▶ [WHAT TO PRODUCE] Repeat exactly the lines running from the line that contains "extrude(amount=gland_length - gland_lip)" to the line that contains "record = json.load(file)"; include both ends and add nothing.

-----

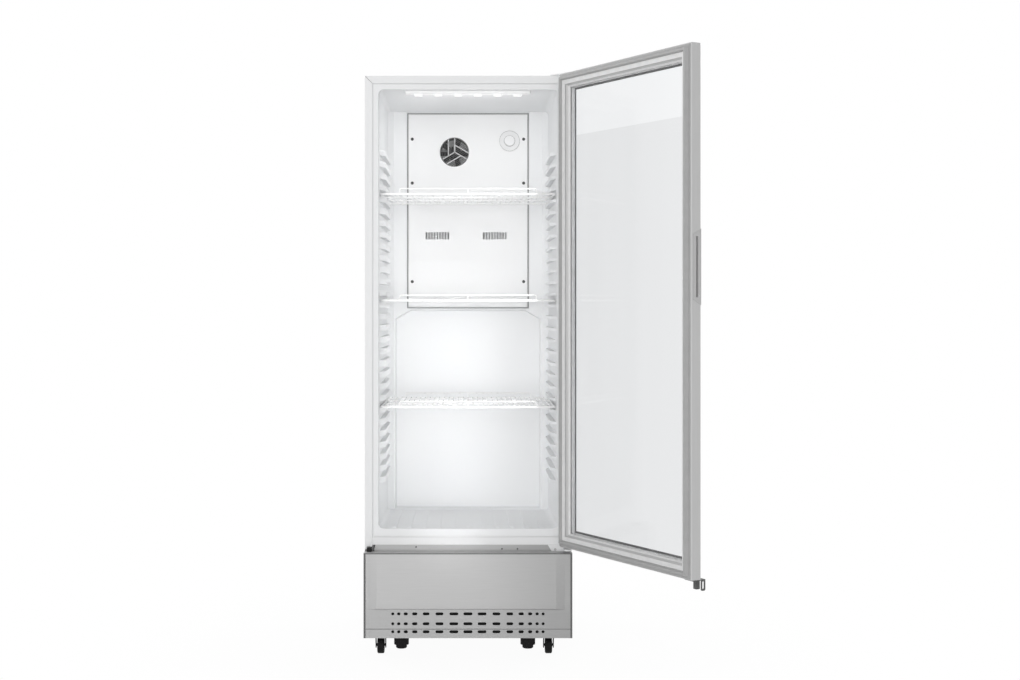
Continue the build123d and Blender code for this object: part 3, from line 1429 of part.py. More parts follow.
# Refrigerant lines between compressor, condenser, drier and cabin
line_bend = 12.0
high_line_z = can_top_z - 62.0
low_line_z = drier_z[0] - 18.0
pan_back = drain_depth + 23.0
rear_line_y = depth(pan_back + 7.0)
condenser_end_x = condenser_x[1] + coil_tube_radius
line_paths = (
    ((can_x, depth(can_depth - can_radius), high_line_z), (can_x, depth(drier_d), high_line_z),
     (condenser_end_x, depth(drier_d), high_line_z)),
    ((can_x, depth(can_depth + can_radius), high_line_z), (can_x, rear_line_y, high_line_z),
     (can_x, rear_line_y, cabinet_bottom_z)),
    ((condenser_end_x, depth(drier_d), low_line_z), (drier_x, depth(drier_d), low_line_z),
     (drier_x, depth(drier_d), drier_z[0])),
)
with BuildPart() as refrigerant_lines:
    for path in line_paths:
        with BuildLine() as line:
            FilletPolyline(*path, radius=line_bend)
        with BuildSketch(Plane(line.wires()[0] @ 0, z_dir=line.wires()[0] % 0)):
            Circle(line_radius)
        sweep(path=line.wires()[0])
    with BuildSketch(Plane.XY.offset(drier_z[1])):
        with Locations((drier_x, depth(drier_d))):
            Circle(line_radius)
    extrude(amount=cabinet_bottom_z - drier_z[1])
refrigerant_lines.part.label = "refrigerant_lines"
export_step(refrigerant_lines.part, "parts/refrigerant_lines.step")

# Evaporation tray on the compressor, under the drain pipe
pan_x = (drain_x - 40.0, can_x + 40.0)
pan_d = (pan_back - 148.0, pan_back)
pan_height = 23.0
pan_wall = 2.0
with BuildPart() as evaporation_tray:
    block(*pan_x, depth(pan_d[0]), depth(pan_d[1]), can_top_z, can_top_z + pan_height)
    fillet(evaporation_tray.edges().filter_by(Axis.Z), 8.0)
    block(pan_x[0] + pan_wall, pan_x[1] - pan_wall, depth(pan_d[0] + pan_wall), depth(pan_d[1] - pan_wall),
          can_top_z + pan_wall, can_top_z + pan_height + 1, mode=Mode.SUBTRACT)
evaporation_tray.part.label = "evaporation_tray"
export_step(evaporation_tray.part, "parts/evaporation_tray.step")

# Rear grille over the machine compartment, and the gland for the supply cord
grille_rows = 10
grille_pitch = 19.0
grille_column = 0.45 * body_width
grille_slot = grille_column - 40.0
grille_slot_height = 7.0
gland_x = -half_width + 70.0
gland_z = tray_z + 35.0
gland_bore = 4.2
gland_body = 7.0
gland_flange = 11.0
gland_lip = 3.0
gland_length = 12.0
grille_middle_z = (tray_z + cabinet_bottom_z) / 2 + 14
with BuildPart() as rear_grille:
    block(-half_width + sheet, half_width - sheet, back_y - sheet, back_y, tray_z, cabinet_bottom_z)
    with BuildSketch(Plane.XZ.offset(-back_y)):
        with Locations((0, grille_middle_z)):
            with GridLocations(grille_column, grille_pitch, 2, grille_rows):
                SlotOverall(grille_slot, grille_slot_height)
        with Locations((gland_x, gland_z)):
            Circle(gland_body)
    extrude(amount=sheet, mode=Mode.SUBTRACT)
rear_grille.part.label = "rear_grille"
export_step(rear_grille.part, "parts/rear_grille.step")
with BuildPart() as cord_gland:
    with BuildSketch(Plane.XZ.offset(-back_y)):
        with Locations((gland_x, gland_z)):
            Circle(gland_flange)
    extrude(amount=-gland_lip)
    chamfer(cord_gland.faces().sort_by(Axis.Y)[-1].edges(), 1.5)
    with BuildSketch(Plane.XZ.offset(-back_y)):
        with Locations((gland_x, gland_z)):
            Circle(gland_body)
    extrude(amount=gland_length - gland_lip)
    with BuildSketch(Plane.XZ.offset(-back_y - gland_lip)):
        with Locations((gland_x, gland_z)):
            Circle(gland_bore)
    extrude(amount=gland_length, mode=Mode.SUBTRACT)
cord_gland.part.label = "cord_gland"
export_step(cord_gland.part, "parts/cord_gland.step")
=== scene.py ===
# %% [markdown]
# # A glass-door beverage cooler
#
# The cooler's own model holds every piece at its real size, with its hinges,
# slides and wheels. This lesson dresses that model: it gives every surface its
# finish, adds the fine pieces that a drawing in steel and plastic leaves out,
# and sets up a camera, a floor and soft light. The model is loaded as a frame
# that nothing here may move.

# %% Load the frame
import json
import math

import bmesh
import bpy
from mathutils import Matrix, Vector


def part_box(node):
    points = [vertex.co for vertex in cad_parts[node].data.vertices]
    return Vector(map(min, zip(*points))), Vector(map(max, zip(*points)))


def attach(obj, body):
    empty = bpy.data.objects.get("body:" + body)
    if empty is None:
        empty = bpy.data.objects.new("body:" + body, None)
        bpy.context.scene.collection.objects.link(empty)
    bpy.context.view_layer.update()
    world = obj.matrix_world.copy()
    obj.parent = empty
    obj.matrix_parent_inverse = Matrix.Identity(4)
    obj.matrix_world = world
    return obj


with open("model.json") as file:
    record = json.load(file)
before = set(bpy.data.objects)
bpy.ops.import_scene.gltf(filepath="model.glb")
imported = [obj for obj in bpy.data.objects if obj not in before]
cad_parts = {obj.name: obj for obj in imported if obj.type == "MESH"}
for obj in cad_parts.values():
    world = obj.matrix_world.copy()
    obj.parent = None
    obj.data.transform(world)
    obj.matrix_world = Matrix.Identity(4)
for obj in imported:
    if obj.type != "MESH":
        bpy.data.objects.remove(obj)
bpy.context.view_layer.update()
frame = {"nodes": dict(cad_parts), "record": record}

# %% [markdown]
# ## The camera
#
# The cooler stands square to the lens, and its upright edges stay parallel in
# the picture, so the camera looks level along the depth of the cabinet. The
# horizon and the middle of the cabinet both sit away from the centre of the
# picture. A tilted camera would make the uprights lean, so the lens is shifted
# instead, as on a view camera.

# %% A level camera with a shifted lens
picture_width = 1020
picture_height = 680
focal_pixels = 1450.0
vanishing_point = (467.95, 303.0)
eye_height = 1.029
cabinet_front = -0.275
camera_distance = 4.218

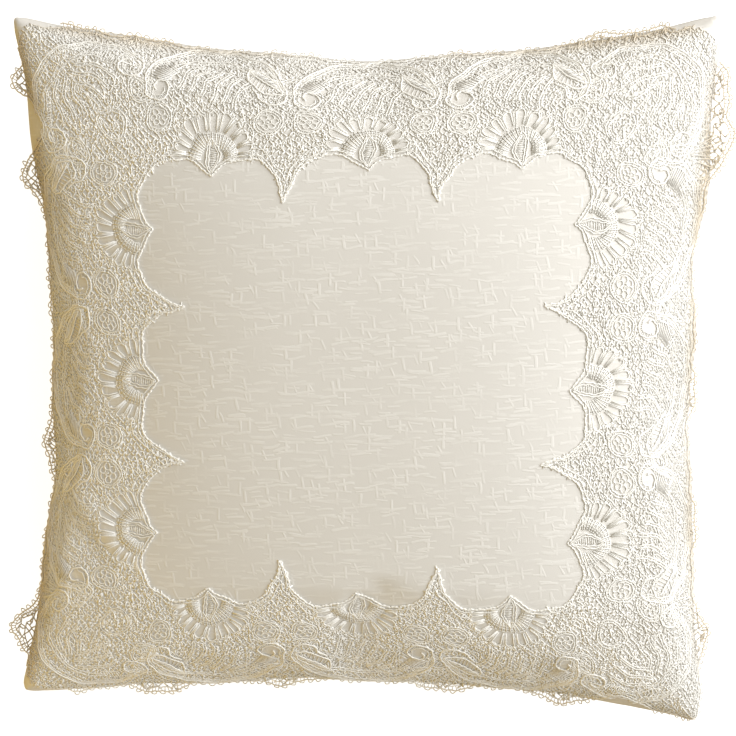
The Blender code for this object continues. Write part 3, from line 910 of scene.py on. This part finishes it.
def net_bars():
    """A slanting net with uneven knots over the whole cloth: K bars of 2 points."""
    reach = LACE_EDGE + NET_MARGIN
    rows, columns = int(2 * reach / NET_ALONG), int(2 * reach / NET_ACROSS)
    j, i = np.meshgrid(np.arange(rows), np.arange(columns), indexing="ij")
    x = (i + 0.5 * (j % 2)) * NET_ACROSS - reach
    y = j * NET_ALONG - reach
    knots = np.stack([x, y], -1) + RNG.uniform(-NET_JITTER, NET_JITTER, x.shape + (2,))
    odd = (j[:-1] % 2)[..., None] == 1
    right = np.where(odd, np.roll(knots[1:], -1, 1), knots[1:])
    left = np.where(odd, knots[1:], np.roll(knots[1:], 1, 1))
    rising, falling, ties = [
        np.stack(ends, 2)[:, 1:-1].reshape(-1, 2, 2)
        for ends in ((knots[:-1], right), (knots[:-1], left), (knots[:-2], knots[2:]))
    ]
    return np.concatenate([rising, falling, ties[RNG.random(len(ties)) < NET_TIES]])


NET = net_bars()


def net_kept(middles, name):
    """Where the net shows: not in the fans, the flowers, the leaves, the scrolls or the stems."""
    s, out = along_and_out(middles, name)
    d = out - WINDOW
    unit = s - PITCH * np.clip(np.round(s / PITCH), -1, 1)
    turn = np.degrees(np.arctan2(d - FAN_ROOT[1], unit))
    fan = np.hypot(unit, d - FAN_ROOT[1]) < fan_reach(turn, 14.0, 18.0)
    oval = np.hypot(np.abs(unit) - FLOWER[0], (d - FLOWER[1]) / FLOWER_TALL) < 4.3
    leaf = np.hypot(unit - 17.5, d - 34.5) < 4.6
    scroll = np.hypot(unit + 20.0, d - 26.6) < 4.0
    stem = np.hypot((unit + 18.0) / 1.2, d - 34.8) < 3.6
    in_unit = np.abs(s) < 1.5 * PITCH
    return ~(fan | (oval | leaf | scroll | stem) & in_unit)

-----

▶ [EXPECTED ANSWER]
    extrude(amount=gland_length - gland_lip)
    with BuildSketch(Plane.XZ.offset(-back_y - gland_lip)):
        with Locations((gland_x, gland_z)):
            Circle(gland_bore)
    extrude(amount=gland_length, mode=Mode.SUBTRACT)
cord_gland.part.label = "cord_gland"
export_step(cord_gland.part, "parts/cord_gland.step")
=== scene.py ===
# %% [markdown]
# # A glass-door beverage cooler
#
# The cooler's own model holds every piece at its real size, with its hinges,
# slides and wheels. This lesson dresses that model: it gives every surface its
# finish, adds the fine pieces that a drawing in steel and plastic leaves out,
# and sets up a camera, a floor and soft light. The model is loaded as a frame
# that nothing here may move.

# %% Load the frame
import json
import math

import bmesh
import bpy
from mathutils import Matrix, Vector


def part_box(node):
    points = [vertex.co for vertex in cad_parts[node].data.vertices]
    return Vector(map(min, zip(*points))), Vector(map(max, zip(*points)))


def attach(obj, body):
    empty = bpy.data.objects.get("body:" + body)
    if empty is None:
        empty = bpy.data.objects.new("body:" + body, None)
        bpy.context.scene.collection.objects.link(empty)
    bpy.context.view_layer.update()
    world = obj.matrix_world.copy()
    obj.parent = empty
    obj.matrix_parent_inverse = Matrix.Identity(4)
    obj.matrix_world = world
    return obj


with open("model.json") as file:
    record = json.load(file)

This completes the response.